ART & POLITICS/ The Post: Brillant movie by Spielberg reveals how the US government lied for 30
Spielberg's latest movie not only sheds a light on the lies the US Government perpetrated in the second half of the XXth century but brings up the question of why it would not be doing the same now.
Set in the 1970's, the movie first shows The Washington Post's chief, Mrs Graham, who's main concern is to make the local newspaper go public. The Washington Post is not only small and in need of money but Mrs Graham, only woman on the executive board, seems to have trouble being listened and not being transparent.
On the other hand, The New York Times just published shocking news on how the American Government, currently in the Vietnam War which caused more than a million deaths, completely pretended for years to the population that it was winning the war. Indeed, The New York Times found for each public declaration to the population a secret one which contradicted the previous. Therefore, The New York Times is censured, something that had never happened since the creation of the republic.
Meanwhile, The Washington Post just discovered the leak documents which The New York Times had. One of the most striking reveal is how previous president Einsehower openly stated that the Vietnam War would never be won, meaning that the only reason why the US did not make peace was to not be "humiliated".

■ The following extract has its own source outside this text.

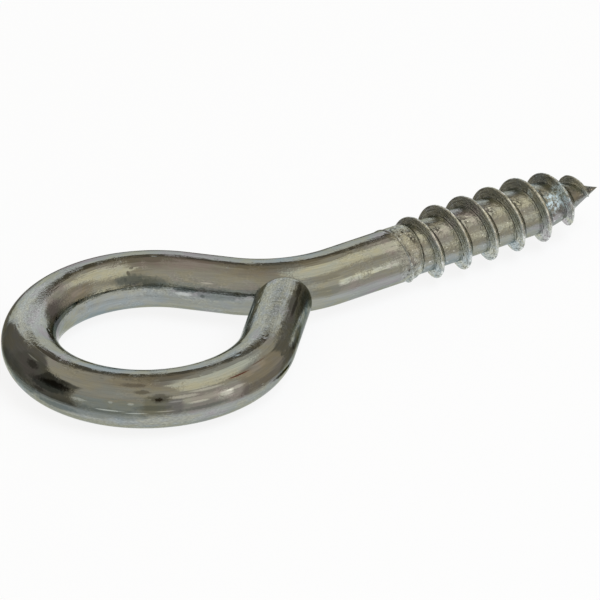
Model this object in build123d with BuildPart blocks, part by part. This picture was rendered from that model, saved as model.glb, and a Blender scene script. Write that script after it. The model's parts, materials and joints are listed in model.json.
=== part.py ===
"""A screw eye: one length of steel wire, rolled into an eye at one end and threaded at the other.

The origin is the centre of the eye. The eye lies flat in the XY plane, its hole runs along Z, and
the shank runs along +X to the point, on a line through the eye's centre. The wire leaves the eye
through a neck that bends it onto that line, and the eye's free end comes round to stop just short
of the neck.
"""

import os
from math import acos, atan2, ceil, cos, degrees, hypot, radians, sin, tan

from build123d import *

# Driving dimensions, in millimetres and degrees.

wire_diameter = 6.3
eye_inner_diameter = 19.8

neck_straight = 5.5             # from the round of the eye to the neck's bend
neck_bend_radius = 14.2         # to the middle of the wire

free_end_angle = 42.7           # where the free end leaves the round, below the +X axis
free_end_cut_angle = 22.0       # of the cut from square, with its outer side left longer
free_end_lip_angle = 10.0       # of the cut from upright, with its top left longer
free_end_gap = 0.25             # clearance between the cut and the neck
free_end_bevel = 0.55           # taken off the cut's edge

shank_length = 6.7              # plain wire, from the neck's bend to the thread's first rise
thread_diameter = 8.0
core_diameter = 5.8
thread_pitch = 3.6
thread_length = 28.8            # from the ridge's first rise to the tip
thread_start_angle = 13.0       # where the ridge first rises, about the shank from +Y
climb_length = 6.2              # over which the ridge climbs to its full height
step_start = 2.8                # plain wire runs on this far under the ridge's first turn
step_length = 0.6               # over which the wire steps down to the thread's core

point_angle = 43.0              # of the whole cone at the tip
lead_in_length = 1.5            # of the shallower taper, to each side of the cone's shoulder
fading_length = 1.7             # over which the ridge fades out towards the tip
bare_tip_length = 1.5           # the last of the point, which has no ridge

crest_width = 0.25
upper_flank_angle = 12.0        # of the flank that faces the eye, from square to the shank
lower_flank_angle = 36.0        # of the flank that faces the tip

# Worked out from them.

wire_radius = wire_diameter / 2
eye_radius = eye_inner_diameter / 2 + wire_radius
core_radius = core_diameter / 2
ridge_height = thread_diameter / 2 - core_radius

# The ridge's foot is set into the core, and its two ends are buried, to these shares of the radius.
foot_depth = 0.90
buried = 0.95
stations_per_turn = 12


def heading(angle):
    """The unit vector in the XY plane that points this many degrees round from +X."""
    return Vector(cos(radians(angle)), sin(radians(angle)))


def neck_angle():
    """The angle between neck and shank that lines the shank up with the eye's centre."""
    to_bend_centre = hypot(eye_radius + neck_bend_radius, neck_straight)
    lean = atan2(neck_straight, eye_radius + neck_bend_radius)
    return degrees(acos(neck_bend_radius / to_bend_centre) - lean)


# The middle of the wire: round the eye, out through the neck and along the plain shank.

with BuildLine() as wire_line:
    eye = CenterArc((0, 0), eye_radius, 90 - neck_angle(), 270 - free_end_angle + neck_angle())
    neck = PolarLine(eye @ 0, neck_straight, -neck_angle())
    bend = JernArc(neck @ 1, neck % 1, neck_bend_radius, neck_angle())
    shank = PolarLine(bend @ 1, shank_length, 0)

# The free end runs straight on from the eye, to a cut that faces the outside of the neck's bend.

bend_centre = bend @ 1 + Vector(0, neck_bend_radius)
cut_facing = heading(90 - free_end_angle + free_end_cut_angle)
cut_to_bend_centre = neck_bend_radius + wire_radius + free_end_gap
run_to_cut = (bend_centre - eye @ 1).dot(cut_facing) - cut_to_bend_centre
free_end_length = run_to_cut / cos(radians(free_end_cut_angle))
cut_dip = Vector(0, 0, -tan(radians(free_end_lip_angle)))
cut_plane = Plane(origin=eye @ 1 + eye % 1 * free_end_length, z_dir=cut_facing + cut_dip)

thread_start = shank @ 1
tip = thread_start + Vector(thread_length, 0)
shoulder = tip + Vector(-core_radius / tan(radians(point_angle / 2)), core_radius)
lead_in_start = shoulder - Vector(lead_in_length)
lead_in_end = shoulder + heading(-point_angle / 2) * lead_in_length


def share(x, start, length):
    """How far x has come along a stretch, from 0 at its start to 1 at its end."""
    return min(max((x - start) / length, 0), 1)


def core_radius_at(x):
    """The core's radius at x: straight, then the shallower taper, then the cone."""
    lead_in = share(x, lead_in_start.X, lead_in_end.X - lead_in_start.X)
    cone = share(x, lead_in_end.X, tip.X - lead_in_end.X)
    return core_radius * (1 - lead_in) + lead_in_end.Y * (lead_in - cone)


def ridge_height_at(x):
    """The ridge's height over the core at x, where it climbs out of the wire or fades away."""
    climb = share(x, thread_start.X, climb_length)
    fade = share(x, tip.X - bare_tip_length - fading_length, fading_length)
    start = wire_radius * buried - core_radius
    end = core_radius_at(x) * (buried - 1)
    return (start * (1 - climb) + ridge_height * climb) * (1 - fade) + end * fade


def ridge_profile(x):
    """The corners of the ridge's section at x: distance along the shank from x, and radius."""
    height = ridge_height_at(x)
    rise = height + core_radius_at(x) * (1 - foot_depth)
    upper_crest = -crest_width / 2
    lower_crest = crest_width / 2
    upper_foot = upper_crest - rise * tan(radians(upper_flank_angle))
    lower_foot = lower_crest + rise * tan(radians(lower_flank_angle))
    return [
        (upper_foot, core_radius_at(x + upper_foot) * foot_depth),
        (upper_crest, core_radius_at(x + upper_crest) + height),
        (lower_crest, core_radius_at(x + lower_crest) + height),
        (lower_foot, core_radius_at(x + lower_foot) * foot_depth),
    ]


def ridge_plane(x):
    """The plane through the shank's axis that cuts the ridge at x, turning with the right-hand helix."""
    angle = radians(thread_start_angle + 360 * (x - thread_start.X) / thread_pitch)
    return Plane(origin=(x, thread_start.Y, 0), x_dir=(1, 0, 0), z_dir=(0, -sin(angle), cos(angle)))


# The thread's ridge, in lofts of one turn or a little less, end to end.

ridge_length = thread_length - bare_tip_length
ridge_turns = ceil(ridge_length / thread_pitch)

with BuildPart() as ridge:
    for turn in range(ridge_turns):
        for station in range(stations_per_turn + 1):
            along = (turn + station / stations_per_turn) / ridge_turns
            place = thread_start.X + along * ridge_length
            with BuildSketch(ridge_plane(place)):
                with BuildLine():
                    Polyline(*ridge_profile(place), close=True)
                make_face()
        loft()

with BuildPart() as screw_eye:

    # The free end, cut off at its slant and bevelled there.
    with BuildSketch(Plane(origin=eye @ 1, z_dir=eye % 1)):
        Circle(wire_radius)
    extrude(amount=free_end_length + wire_diameter)
    split(bisect_by=cut_plane, keep=Keep.BOTTOM)
    chamfer(faces().sort_by_distance(cut_plane.origin)[0].edges(), free_end_bevel)

    # The rest of the wire.
    with BuildSketch(Plane(origin=eye @ 1, z_dir=eye % 1)):
        Circle(wire_radius)
    sweep(path=wire_line.wires()[0])

    # The thread's core: the wire steps down to it, and it tapers in two steps to the point.
    with BuildSketch():
        with BuildLine():
            Polyline(
                thread_start,
                thread_start + Vector(0, wire_radius),
                thread_start + Vector(step_start, wire_radius),
                thread_start + Vector(step_start + step_length, core_radius),
                lead_in_start,
                lead_in_end,
                tip,
                close=True,
            )
        make_face()
    revolve(axis=Axis(thread_start, (1, 0, 0)))

    add(ridge.part)

screw_eye.part.label = "screw_eye"
os.makedirs("parts", exist_ok=True)
export_step(screw_eye.part, "parts/screw_eye.step")
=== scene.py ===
"""Dresses the screw eye: steel wire bent into an eye, with a rolled thread, zinc plated, on a pale table."""

import json
import logging
import math
from dataclasses import dataclass
from enum import Enum
from typing import Any

import bpy
import numpy as np
from mathutils import Matrix, Vector


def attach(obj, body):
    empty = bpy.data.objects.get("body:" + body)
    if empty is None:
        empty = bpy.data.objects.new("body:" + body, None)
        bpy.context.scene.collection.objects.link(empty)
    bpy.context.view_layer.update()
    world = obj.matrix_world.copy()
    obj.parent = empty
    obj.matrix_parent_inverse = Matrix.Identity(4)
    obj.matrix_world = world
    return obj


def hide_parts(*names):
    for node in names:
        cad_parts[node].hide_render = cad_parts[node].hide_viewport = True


MM = 0.001
PIECE = "screw_eye_wire"
NODE = "screw_eye"
STRAIGHTENED = "straightened"
RISE = "rise"
THREADED = "threaded"
DIE_BITE = "die_bite"

Array = np.ndarray
Socket = bpy.types.NodeSocket

LOG = logging.getLogger("screw_eye")

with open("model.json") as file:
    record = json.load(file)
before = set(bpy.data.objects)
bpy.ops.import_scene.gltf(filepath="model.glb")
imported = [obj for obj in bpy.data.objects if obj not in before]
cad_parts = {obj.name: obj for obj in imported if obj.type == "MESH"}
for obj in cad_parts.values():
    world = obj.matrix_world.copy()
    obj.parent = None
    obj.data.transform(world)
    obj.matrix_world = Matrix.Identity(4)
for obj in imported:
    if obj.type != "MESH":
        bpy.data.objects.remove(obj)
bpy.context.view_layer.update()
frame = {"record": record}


def linear(colour: str) -> tuple[float, float, float, float]:
    """Turns a colour as it is seen into the linear one that shaders take.

    Args:
        colour: sRGB hex digits, such as "#A9ADA9".

    Returns:
        Linear red, green, blue and an alpha of 1.
    """
    parts = [int(colour[i : i + 2], 16) / 255 for i in (1, 3, 5)]
    red, green, blue = (c / 12.92 if c <= 0.04045 else ((c + 0.055) / 1.055) ** 2.4 for c in parts)
    return red, green, blue, 1.0


def placed(name: str, data: bpy.types.ID) -> bpy.types.Object:
    """Puts a new object in the scene.

    Args:
        name: Its name.
        data: Its mesh, light or camera.

    Returns:
        The object.
    """
    made = bpy.data.objects.new(name, data)
    bpy.context.scene.collection.objects.link(made)
    return made


@dataclass(frozen=True)
class Grain:
    """The grain of a noise.

    Attributes:
        size: Its size in mm.
        length: Its length along the wire in mm, or 0 where it is as long as wide.
        detail: How many finer octaves are added.
        roughness: How strong they are.
    """

    size: float
    length: float = 0.0
    detail: float = 2.0
    roughness: float = 0.5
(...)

And here comes the huge dilemma: Do we publish or not ? Mrs Graham is surrounded by men who tell to not. In fact, not only could publishing cause the company's investors to retreat and create conflict with the Pentagon, Mrs Graham is close friends with McNamara, Secretary of Defense, who's the most accountable in this affair. On the other hand, as the editor in chief Ben Bradlee brilliantly states, "The only way to defend the right to publish is to publish". Mrs Graham then answers "We publish". And despite the censure that the government puts, The Washington Post resists, continues to publish the leaked documents, and is not just a local newspaper anymore.
Obviously, this brings both The New York Times and The Washington Post to the Supreme Court.
I do not want to spoil to you this movie even more, so let's stop here. However, what strikes me is that the war that the US lead in Iraq could have a similar scenario to the one in this movie. It is very likely that the government lied on many topics on this war, and who knows, we might end up in a few years with documents being leaked and another movie on the freedom of press.